In this study, we initially applied input features to the machine learning model of the concentrations of both forms of fibronectin (plasma FN and cellular FN). The plasma FN was the most important feature in the model, while the cellular form of FN was not significant for the model and was excluded from the final analysis. The ROC curve analysis of our prediction model presented in
Figure 3 showed that the rate of successful classification by the model was as high as 0.92 with a sensitivity of 0.92, and had a positive predictive value of 0.76 (precision), and an accuracy of 0.79. As shown in
Figure 4, the most important variable in the model was the INR value, followed by the plasma FN concentration, age, and the APACHE II score. Additionally, the SOFA score, platelet count, and the levels of procalcitonin and d-dimers were entered into the model as less informative variables.
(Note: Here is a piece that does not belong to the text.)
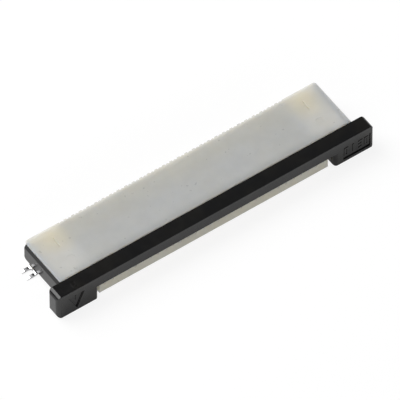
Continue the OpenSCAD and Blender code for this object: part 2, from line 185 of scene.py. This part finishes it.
def soften_edges(obj: bpy.types.Object, radius: float, segments: int = 2, degrees: float = 12.0) -> None:
    """Rounds the edges that have room for it, as a tool or a die leaves them.

    Args:
        obj: The mesh object.
        radius: How far the rounding runs in from each edge, in metres.
        segments: Faces across the rounding.
        degrees: Edges that turn less than this stay as they are.
    """
    low = [min(vertex.co[i] for vertex in obj.data.vertices) for i in range(3)]
    high = [max(vertex.co[i] for vertex in obj.data.vertices) for i in range(3)]
    select_only(obj)
    bpy.ops.object.mode_set(mode="EDIT")
    bpy.ops.mesh.select_mode(type="EDGE")
    bpy.ops.mesh.select_all(action="DESELECT")
    shape = bmesh.from_edit_mesh(obj.data)
    for edge in shape.edges:
        turn = math.degrees(edge.calc_face_angle(0.0))
        edge.select = turn > degrees and has_room(edge, radius)
    shape.select_flush_mode()
    bmesh.update_edit_mesh(obj.data)
    bpy.ops.mesh.bevel(offset=radius, segments=segments, affect="EDGES", clamp_overlap=False)
    bpy.ops.object.mode_set(mode="OBJECT")
    for vertex in obj.data.vertices:
        vertex.co = [min(max(vertex.co[i], low[i]), high[i]) for i in range(3)]
    settle_normals(obj)


def dress(obj: bpy.types.Object, material: bpy.types.Material) -> None:
    """Gives obj one material in every face."""
    obj.data.materials.clear()
    obj.data.materials.append(material)
    for polygon in obj.data.polygons:
        polygon.material_index = 0


def seat(obj: bpy.types.Object, body: Body, stands_for: list[str] | None = None) -> None:
    """Hands a finished piece to the frame.

    Args:
        obj: The piece, with its place in its mesh.
        body: The body it rides on.
        stands_for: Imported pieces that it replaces.
    """
    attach(obj, body.value)
    if stands_for:
        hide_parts(*stands_for)
    LOG.info("%s: %d faces on %s", obj.name, len(obj.data.polygons), body.value)


# Finishes ------------------------------------------------------------------------------------


def in_millimetres(tree: bpy.types.NodeTree, seam_y: float = 2.9825) -> bpy.types.NodeSocket:
    """Adds coordinates in millimetres, with Y counted from the seam between the two mouldings."""
    place = add_node(tree, "ShaderNodeTexCoord")
    scaled = add_node(
        tree,
        "ShaderNodeMapping",
        inputs={"Vector": place.outputs["Object"], "Location": (0, seam_y, 0), "Scale": (1000, 1000, 1000)},
    )
    return scaled.outputs[0]


def ramp(
    tree: bpy.types.NodeTree,
    value: bpy.types.NodeSocket,
    start: float,
    end: float,
    low: float,
    high: float,
) -> bpy.types.NodeSocket:
    """Adds a smooth change from one number to another.

    Args:
        tree: The node tree that gets the node.
        value: What the change follows.
        start: Where the result is still low.
        end: Where it is high.
        low: The result before the start.
        high: The result after the end.

    Returns:
        The result's socket.
    """
    step = add_node(
        tree,
        "ShaderNodeMapRange",
        {"interpolation_type": "SMOOTHSTEP"},
        {"Value": value, "From Min": start, "From Max": end, "To Min": low, "To Max": high},
    )
    return step.outputs[0]


def combine(
    tree: bpy.types.NodeTree, operation: str, *values: bpy.types.NodeSocket | float
) -> bpy.types.NodeSocket:
    """Adds a chain of Math nodes that joins all the values by one operation."""
    result = values[0]
    for value in values[1:]:
        node = add_node(tree, "ShaderNodeMath", {"operation": operation}, {0: result, 1: value})
        result = node.outputs[0]
    return result


def cloud(
    tree: bpy.types.NodeTree, place: bpy.types.NodeSocket, size: float, detail: float = 2.0
) -> bpy.types.NodeSocket:
    """Adds noise whose blots are about size millimetres across."""
    noise = add_node(
        tree, "ShaderNodeTexNoise", inputs={"Vector": place, "Scale": 1.0 / size, "Detail": detail}
    )
    return noise.outputs["Fac"]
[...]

On the basis of the input data from the analyzed cohort, we have created a web application for predicting the survival of individual patients:
https://stats4med.shinyapps.io/xai2shiny/ (accessed on 8 June 2022). This is a preliminary design, limited by the small amount of data, although it will be easy to extend it in the future. The model will learn and develop as the database is expanded with parameters from the next cohort, and the application could serve as a survival prediction tool for outcome prognosis in sepsis.
Our study has several limitations. The number of cases was small, and we view the created model as a preliminary one that will be developed. All the analyzed patients had severe infections of bacterial origin. To continue the project, we intend to extend the database to include cases of bacterial and viral sepsis. There are limitations to the model itself: the analysis was prepared on a small data set, so the machine learning model could have been overfitted. The next study should include an extended database with more observations. Then, future studies may address the interpretability of even more sophisticated artificial intelligence tasks.